5-3-2- Les enveloppes psychiques : attracteurs et fractals

Si quelques auteurs se sont ainsi inspirés de la théorie du chaos, ce fut surtout dans la mouvance des travaux de D. Anzieu sur les enveloppes psychiques qu’ils utilisèrent ces modèles et à partir par exemple de la théorie des catastrophes, conceptualisée par R. Thom.

D. Houzel (1987, 2000) fait partie de ces auteurs. De façon théorique, il situe le concept d’enveloppe psychique sur une interface entre plusieurs modèles épistémiques et conçoit l’utilité de ce système en psychologie clinique pour aborder aussi bien des fonctionnements psychiques de nourrissons, d’enfants, d’adolescents, d’adultes que des fonctionnements groupaux, familiaux, institutionnels. Il situe aussi le tournant épistémologique de la psychanalyse en cela qu’elle quitte les courants positivistes et essentiellement rationnels d’une certaine époque. La théorie du chaos ouvre sur un mouvement de dessaisissement écrit-il, de nouvelle emprise peut-être rajouterai-je, par rapport à certaines certitudes ; certitudes dont les théories uniquement structuralistes représentent une forme d’apogée. Sans investiguer, il laisse entrevoir dans la fin de son article de 1987, l’utilité de modèles tels que les théories des catastrophes, de la turbulence, de l’ordre par fluctuation ainsi que des objets fractals. Il n’établira pourtant ici son investigation que sur la théorie des turbulences comprenant le modèle d’attracteur.

Je propose de rentrer dans le détail de ces rapprochements afin de nous positionner, de préserver certaines idées et d’en rajouter d’autres.
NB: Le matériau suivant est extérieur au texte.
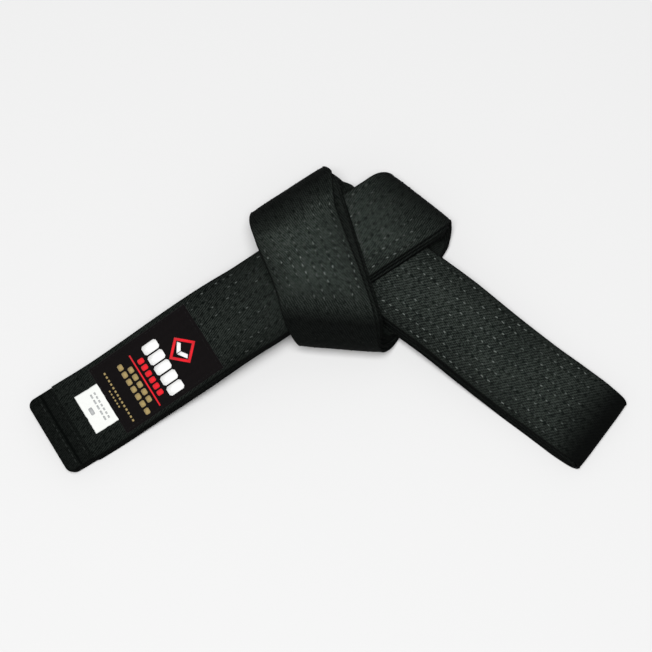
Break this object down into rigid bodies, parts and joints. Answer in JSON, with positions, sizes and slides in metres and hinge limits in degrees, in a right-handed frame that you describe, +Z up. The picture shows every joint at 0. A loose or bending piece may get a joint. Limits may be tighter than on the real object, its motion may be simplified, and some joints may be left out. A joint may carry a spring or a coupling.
{
  "type": "martial arts belt",
  "caption": "Black stitched cotton martial arts belt, folded into a flat stack and tied in an overhand knot, with a sewn label and size tab on one tail.",
  "frame": {"origin": "middle of the footprint, on the surface that the belt lies on", "axes": "+X from the labelled tail to the plain tail, +Y from the tails' ends to the top of the knot, +Z up"},
  "size_m": [0.2995, 0.1548, 0.036],
  "materials": {
    "belt_twill": "black cotton twill with rows of stitching",
    "cotton_core": "plain cotton wadding",
    "belt_thread": "dark grey polyester thread",
    "label_satin": "black woven satin",
    "label_thread": "black thread",
    "size_tab": "white woven tape"
  },
  "bodies": {
    "knot": {"back_band_core": "cotton_core", "back_band_cover": "belt_twill", "bottom_fold_core": "cotton_core", "bottom_fold_cover": "belt_twill", "falling_band_core": "cotton_core", "falling_band_cover": "belt_twill", "front_band_core": "cotton_core", "front_band_cover": "belt_twill", "front_band_stitching": "belt_thread", "right_fold_core": "cotton_core", "right_fold_cover": "belt_twill", "rising_band_core": "cotton_core", "rising_band_cover": "belt_twill", "rising_band_stitching": "belt_thread", "top_left_fold_core": "cotton_core", "top_left_fold_cover": "belt_twill"},
    "left_tail": {"left_tail_core": "cotton_core", "left_tail_cover": "belt_twill", "left_turn_core": "cotton_core", "left_turn_cover": "belt_twill", "plain_end_hem": "belt_twill"},
    "label_end": {"hem_stitching": "belt_thread", "label_end_core": "cotton_core", "label_end_cover": "belt_twill", "label_end_hem": "belt_twill", "label_end_stitching": "belt_thread", "label_stitching": "label_thread", "size_tab": "size_tab", "woven_label": "label_satin"},
    "right_tail": {"inner_turn_core": "cotton_core", "inner_turn_cover": "belt_twill", "outer_turn_core": "cotton_core", "outer_turn_cover": "belt_twill", "right_tail_core": "cotton_core", "right_tail_cover": "belt_twill", "right_tail_stitching": "belt_thread"}
  },
  "joints": [
    {"name": "left_tail_lift", "type": "hinge", "parent": "knot", "child": "left_tail", "pos_m": [-0.0376, 0.00422, 0.0267], "axis": [-0.5329, 0.8462, 0], "range_deg": [0, 60]},
    {"name": "label_end_lift", "type": "hinge", "parent": "left_tail", "child": "label_end", "pos_m": [-0.05452, -0.00644, 0.02517], "axis": [-0.5329, 0.8462, 0], "range_deg": [0, 35]},
    {"name": "right_tail_lift", "type": "hinge", "parent": "knot", "child": "right_tail", "pos_m": [0.05415, 0.00651, 0.0177], "axis": [-0.6088, -0.7934, 0], "range_deg": [0, 60]}
  ]
}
D. Houzel va donc utiliser le concept d’attracteur pour modéliser les théories sur l’enveloppe psychique. Dans son approche, les termes topiques et économiques des enveloppes psychiques représentent respectivement les formes prises par celles-ci ainsi que leur force respective. Il qualifie ainsi le concept d’attracteur comme un sous-système invariant venant jouer un rôle dans un système dynamique donné. La force passant non loin de l’objet subit les conséquences de l’attracteur en se moulant dans sa courbure et ses points d’inflexion. Ainsi retrouve-t-on le modèle physique présenté ci-dessus au travers de son interprétation digitalisée des mouvements des planètes. Mais pour D. Houzel, il y a plus puisque ce modèle est particulièrement utile dans notre champ pour saisir les manifestations les plus archaïques touchant aussi bien les bébés que les pathologies autistiques et psychotiques. Par exemple, écrit-il, le concept de turbulence nous donne des clés pour comprendre comment le concept de mamelon-sein, développé depuis M. Klein par W. R. Bion et E. Bick, représente un attracteur des pulsions orales primitives.

Dans son dernier ouvrage collectif, A. Ciccone (2003) précise à ce sujet que le concept d’attracteur est l’une des métaphores de la limite de l’appareil psychique. L’attracteur crée une consensualité là où les sens étaient éparpillés, démantelés. En devenant un vecteur unique, il devient en quelque sorte un récipient de l’objet contenant optimal «  mamelon-dans- la -bouche ». En cela, « l’attracteur est une partie stable d’un système dynamique » (p 34). Et cela représente bien ce que nous recherchons dans notre travail avec sujets psychotiques et autistes : des parties stables sur lesquelles nous reposer et éviter la désorganisation psychique.